(Records that describe objects)
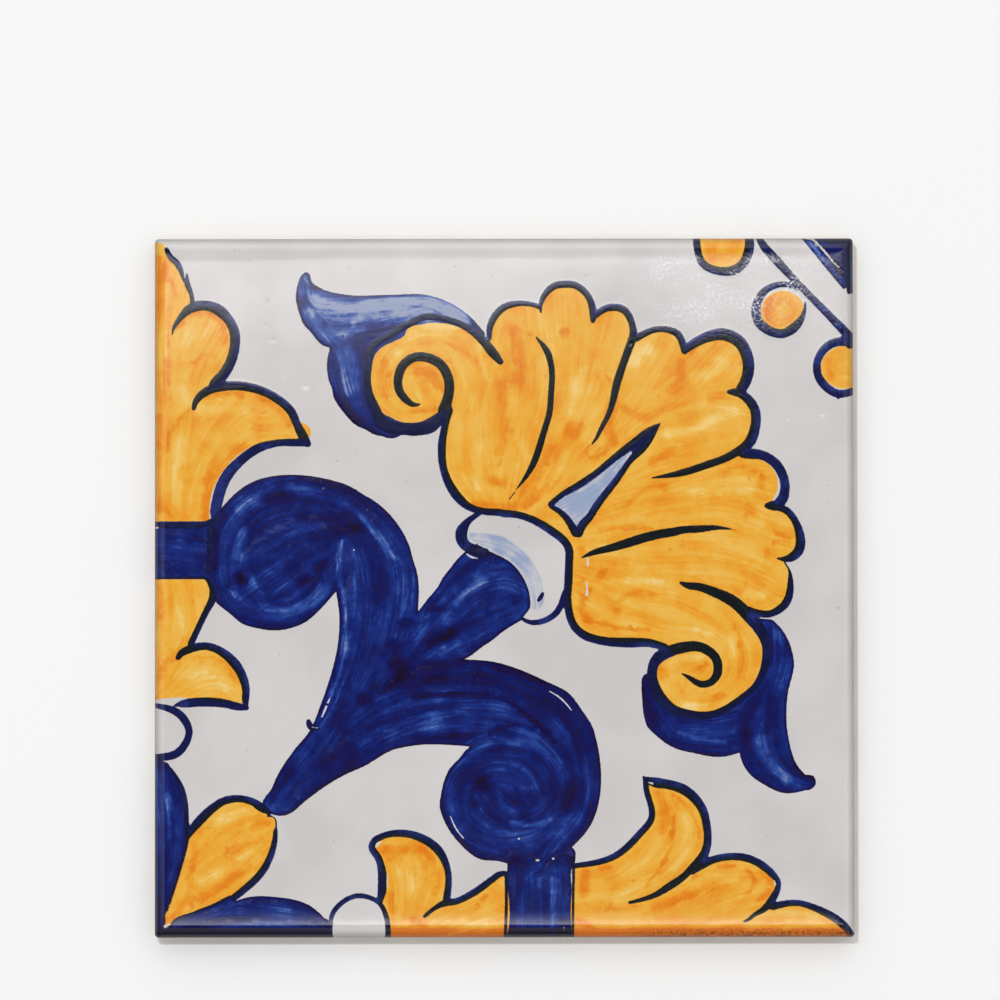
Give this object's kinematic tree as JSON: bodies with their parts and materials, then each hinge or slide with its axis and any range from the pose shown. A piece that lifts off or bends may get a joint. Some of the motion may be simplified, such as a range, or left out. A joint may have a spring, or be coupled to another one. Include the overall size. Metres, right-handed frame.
{
  "type": "azulejo tile",
  "caption": "Square glazed ceramic wall tile with a cushioned edge, a plain bare back and a painted scroll and palmette quarter pattern.",
  "frame": {"origin": "middle of the back, the plain face that the tile rests on or is bedded by", "axes": "+Z out of the glazed face; +X to the right and +Y up as the painted pattern is seen in the picture"},
  "size_m": [0.14, 0.14, 0.007],
  "materials": {
    "tin_glaze": "gloss"
  },
  "bodies": {
    "root": {"tile": "tin_glaze"}
  },
  "joints": []
}
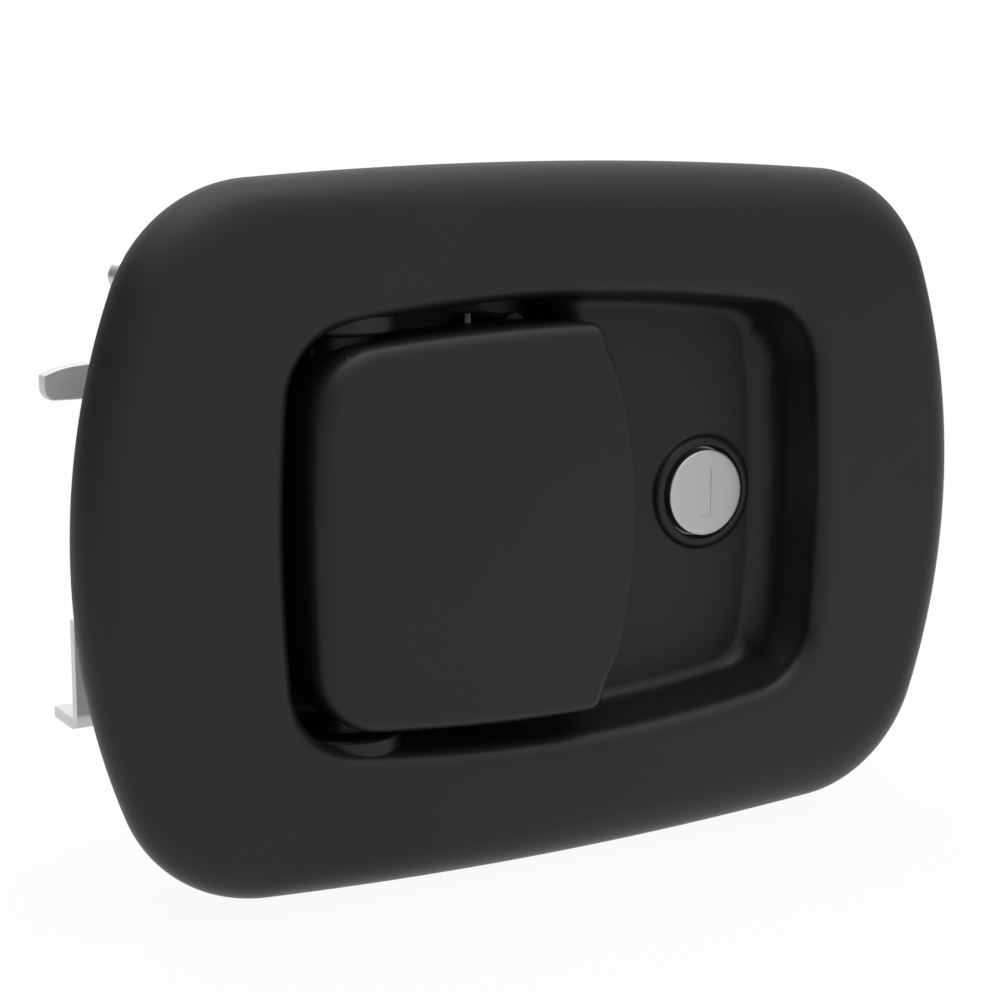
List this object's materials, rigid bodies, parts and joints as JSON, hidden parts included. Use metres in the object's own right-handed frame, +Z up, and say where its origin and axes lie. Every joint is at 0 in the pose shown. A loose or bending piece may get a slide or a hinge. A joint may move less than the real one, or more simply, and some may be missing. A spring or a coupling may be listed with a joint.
{
  "type": "paddle latch",
  "caption": "Flush paddle latch with a rounded flange, a hinged pull paddle in a deep pan, a key lock, and a bell-crank lever for a rod or cable behind.",
  "frame": {"origin": "middle of the flange's back face, which lies on the panel", "axes": "+X to the right along the flange's length, +Y into the panel, +Z up"},
  "size_m": [0.178, 0.0451, 0.1248],
  "materials": {
    "black_paint": "satin black powder coat",
    "foam": "closed-cell foam",
    "rubber": "matte",
    "zinc_plated": "clear zinc plate, satin",
    "spring_steel": "bright wire",
    "nylon": "natural nylon",
    "zinc_cast": "die-cast zinc, nickel plated",
    "lock_face": "fine brushed",
    "brass_parts": "plain"
  },
  "bodies": {
    "base": {"housing": "black_paint", "gasket": "foam", "stop_pads": "rubber", "mounting_studs": "zinc_plated", "hinge_pin": "zinc_plated", "hinge_clip": "spring_steel", "mechanism_plate": "zinc_plated", "plate_screws": "zinc_plated", "lever_pivot": "zinc_plated", "lever_washer": "nylon", "lever_clip": "spring_steel", "lock_body": "zinc_cast", "lock_seal": "rubber", "lock_nut": "zinc_cast", "slide_rivets": "zinc_plated", "slide_washers": "zinc_plated"},
    "paddle": {"paddle": "black_paint", "paddle_spring": "spring_steel"},
    "lever": {"lever": "zinc_plated", "lever_spring": "spring_steel"},
    "plug": {"lock_plug": "lock_face", "lock_wafers": "brass_parts", "lock_cam": "zinc_plated", "cam_screw": "zinc_plated"},
    "slide": {"lock_slide": "zinc_plated"}
  },
  "joints": [
    {"name": "paddle_hinge", "type": "hinge", "parent": "base", "child": "paddle", "pos_m": [-0.039, 0.003, 0], "axis": [0, 0, -1], "range_deg": [0, 28], "stiffness_Nm_per_rad": 0.6, "springref_deg": -20.05, "deforming": ["paddle_spring"]},
    {"name": "lever_pivot", "type": "hinge", "parent": "base", "child": "lever", "pos_m": [-0.0387, 0.028, -0.0082], "axis": [0, 1, 0], "range_deg": [0, 22.4], "stiffness_Nm_per_rad": 0.2, "springref_deg": -20.05, "deforming": ["lever_spring"]},
    {"name": "plug_turn", "type": "hinge", "parent": "base", "child": "plug", "pos_m": [0.0375, 0.01, 0], "axis": [0, 1, 0], "range_deg": [0, 90]},
    {"name": "slide_travel", "type": "slide", "parent": "base", "child": "slide", "axis": [-1, 0, 0], "range_m": [0, 0.01415]}
  ],
  "couplings": [
    {"joint": "lever_pivot", "follows": "paddle_hinge", "ratio": 0.8},
    {"joint": "plug_turn", "follows": "slide_travel", "rad_per_m": 111}
  ]
}
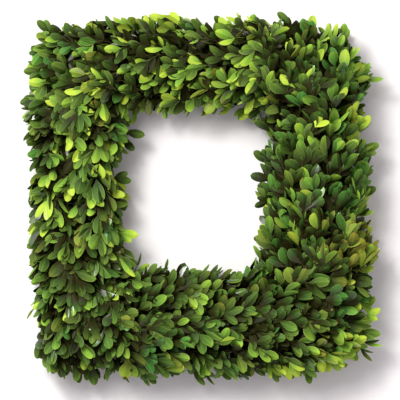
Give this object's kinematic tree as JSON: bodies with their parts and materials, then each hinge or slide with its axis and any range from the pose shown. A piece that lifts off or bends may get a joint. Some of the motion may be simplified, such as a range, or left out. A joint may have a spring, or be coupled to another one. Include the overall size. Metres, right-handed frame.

• PROBLEM STATEMENT: Copy out the whole listing exactly as written.

• FINISHED ANSWER:
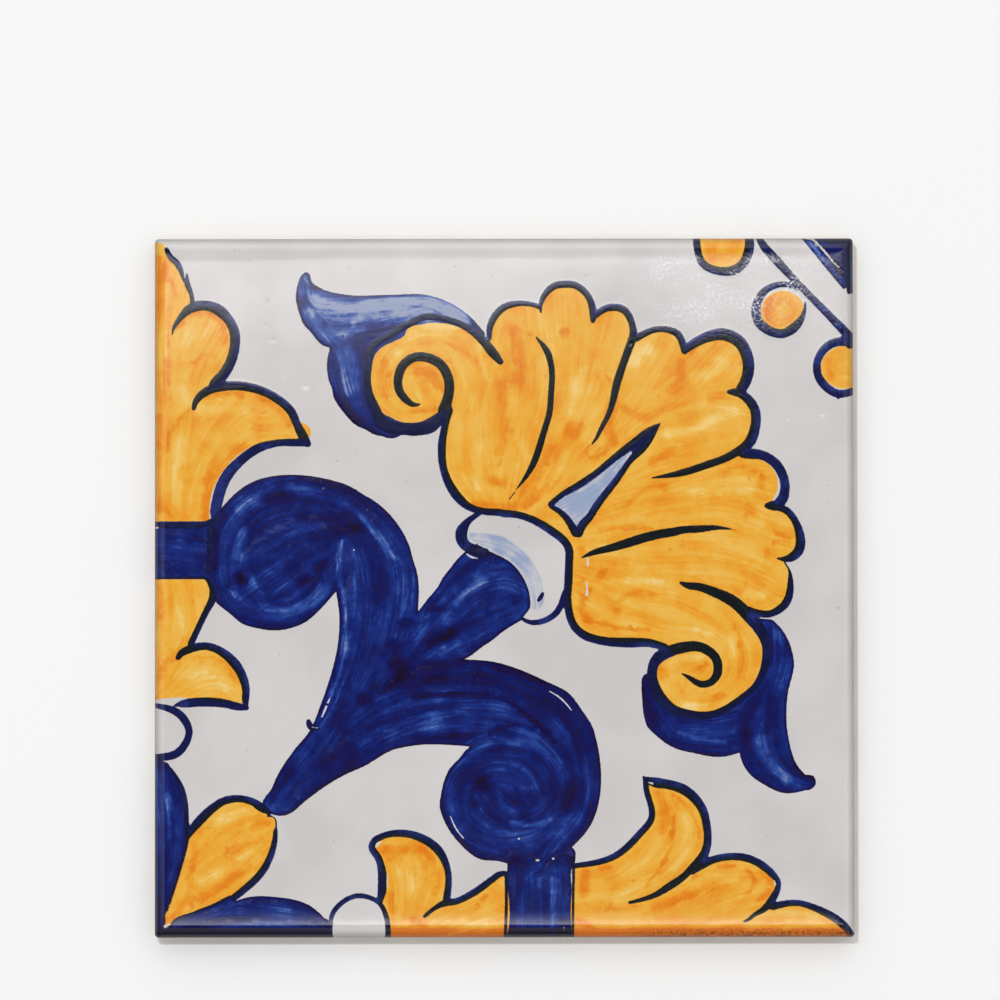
Give this object's kinematic tree as JSON: bodies with their parts and materials, then each hinge or slide with its axis and any range from the pose shown. A piece that lifts off or bends may get a joint. Some of the motion may be simplified, such as a range, or left out. A joint may have a spring, or be coupled to another one. Include the overall size. Metres, right-handed frame.
{
  "type": "azulejo tile",
  "caption": "Square glazed ceramic wall tile with a cushioned edge, a plain bare back and a painted scroll and palmette quarter pattern.",
  "frame": {"origin": "middle of the back, the plain face that the tile rests on or is bedded by", "axes": "+Z out of the glazed face; +X to the right and +Y up as the painted pattern is seen in the picture"},
  "size_m": [0.14, 0.14, 0.007],
  "materials": {
    "tin_glaze": "gloss"
  },
  "bodies": {
    "root": {"tile": "tin_glaze"}
  },
  "joints": []
}
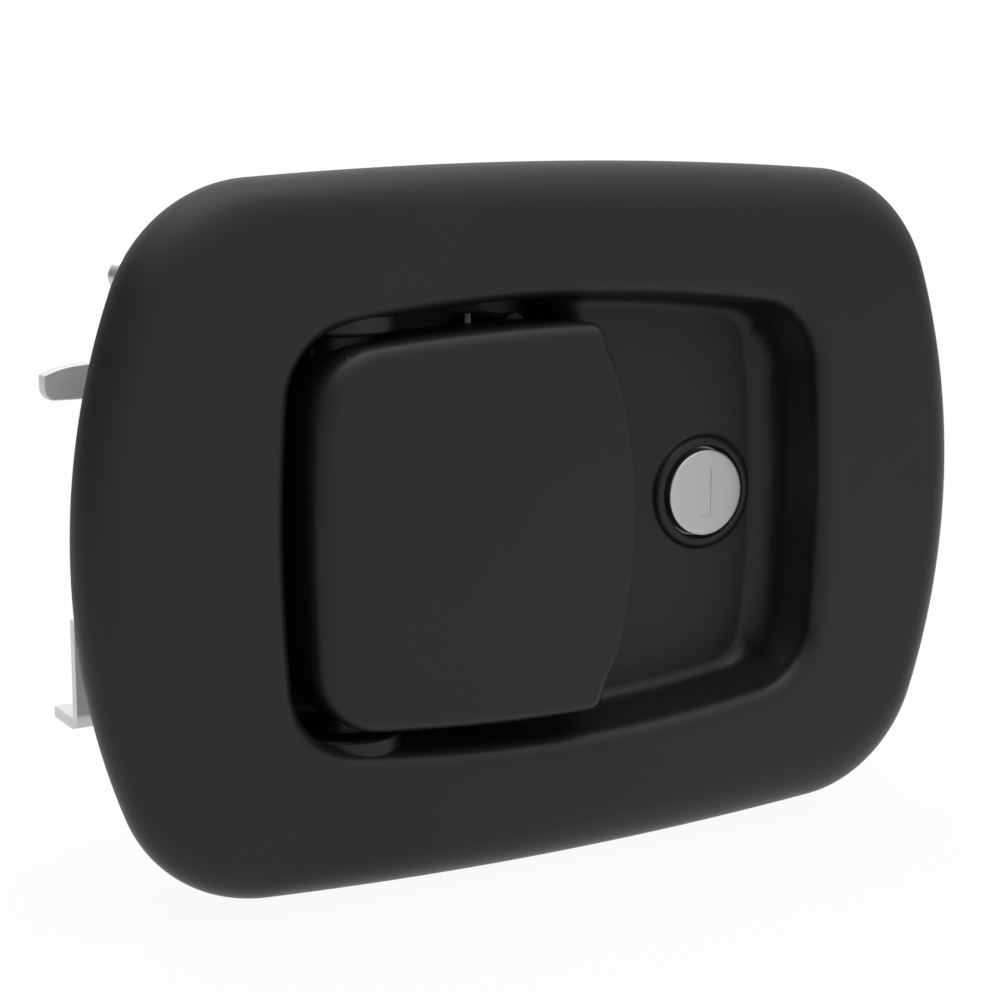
List this object's materials, rigid bodies, parts and joints as JSON, hidden parts included. Use metres in the object's own right-handed frame, +Z up, and say where its origin and axes lie. Every joint is at 0 in the pose shown. A loose or bending piece may get a slide or a hinge. A joint may move less than the real one, or more simply, and some may be missing. A spring or a coupling may be listed with a joint.
{
  "type": "paddle latch",
  "caption": "Flush paddle latch with a rounded flange, a hinged pull paddle in a deep pan, a key lock, and a bell-crank lever for a rod or cable behind.",
  "frame": {"origin": "middle of the flange's back face, which lies on the panel", "axes": "+X to the right along the flange's length, +Y into the panel, +Z up"},
  "size_m": [0.178, 0.0451, 0.1248],
  "materials": {
    "black_paint": "satin black powder coat",
    "foam": "closed-cell foam",
    "rubber": "matte",
    "zinc_plated": "clear zinc plate, satin",
    "spring_steel": "bright wire",
    "nylon": "natural nylon",
    "zinc_cast": "die-cast zinc, nickel plated",
    "lock_face": "fine brushed",
    "brass_parts": "plain"
  },
  "bodies": {
    "base": {"housing": "black_paint", "gasket": "foam", "stop_pads": "rubber", "mounting_studs": "zinc_plated", "hinge_pin": "zinc_plated", "hinge_clip": "spring_steel", "mechanism_plate": "zinc_plated", "plate_screws": "zinc_plated", "lever_pivot": "zinc_plated", "lever_washer": "nylon", "lever_clip": "spring_steel", "lock_body": "zinc_cast", "lock_seal": "rubber", "lock_nut": "zinc_cast", "slide_rivets": "zinc_plated", "slide_washers": "zinc_plated"},
    "paddle": {"paddle": "black_paint", "paddle_spring": "spring_steel"},
    "lever": {"lever": "zinc_plated", "lever_spring": "spring_steel"},
    "plug": {"lock_plug": "lock_face", "lock_wafers": "brass_parts", "lock_cam": "zinc_plated", "cam_screw": "zinc_plated"},
    "slide": {"lock_slide": "zinc_plated"}
  },
  "joints": [
    {"name": "paddle_hinge", "type": "hinge", "parent": "base", "child": "paddle", "pos_m": [-0.039, 0.003, 0], "axis": [0, 0, -1], "range_deg": [0, 28], "stiffness_Nm_per_rad": 0.6, "springref_deg": -20.05, "deforming": ["paddle_spring"]},
    {"name": "lever_pivot", "type": "hinge", "parent": "base", "child": "lever", "pos_m": [-0.0387, 0.028, -0.0082], "axis": [0, 1, 0], "range_deg": [0, 22.4], "stiffness_Nm_per_rad": 0.2, "springref_deg": -20.05, "deforming": ["lever_spring"]},
    {"name": "plug_turn", "type": "hinge", "parent": "base", "child": "plug", "pos_m": [0.0375, 0.01, 0], "axis": [0, 1, 0], "range_deg": [0, 90]},
    {"name": "slide_travel", "type": "slide", "parent": "base", "child": "slide", "axis": [-1, 0, 0], "range_m": [0, 0.01415]}
  ],
  "couplings": [
    {"joint": "lever_pivot", "follows": "paddle_hinge", "ratio": 0.8},
    {"joint": "plug_turn", "follows": "slide_travel", "rad_per_m": 111}
  ]
}
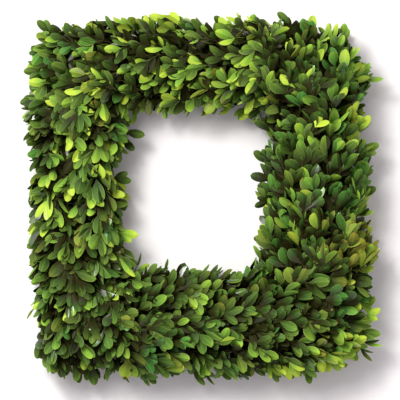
Give this object's kinematic tree as JSON: bodies with their parts and materials, then each hinge or slide with its axis and any range from the pose shown. A piece that lifts off or bends may get a joint. Some of the motion may be simplified, such as a range, or left out. A joint may have a spring, or be coupled to another one. Include the overall size. Metres, right-handed frame.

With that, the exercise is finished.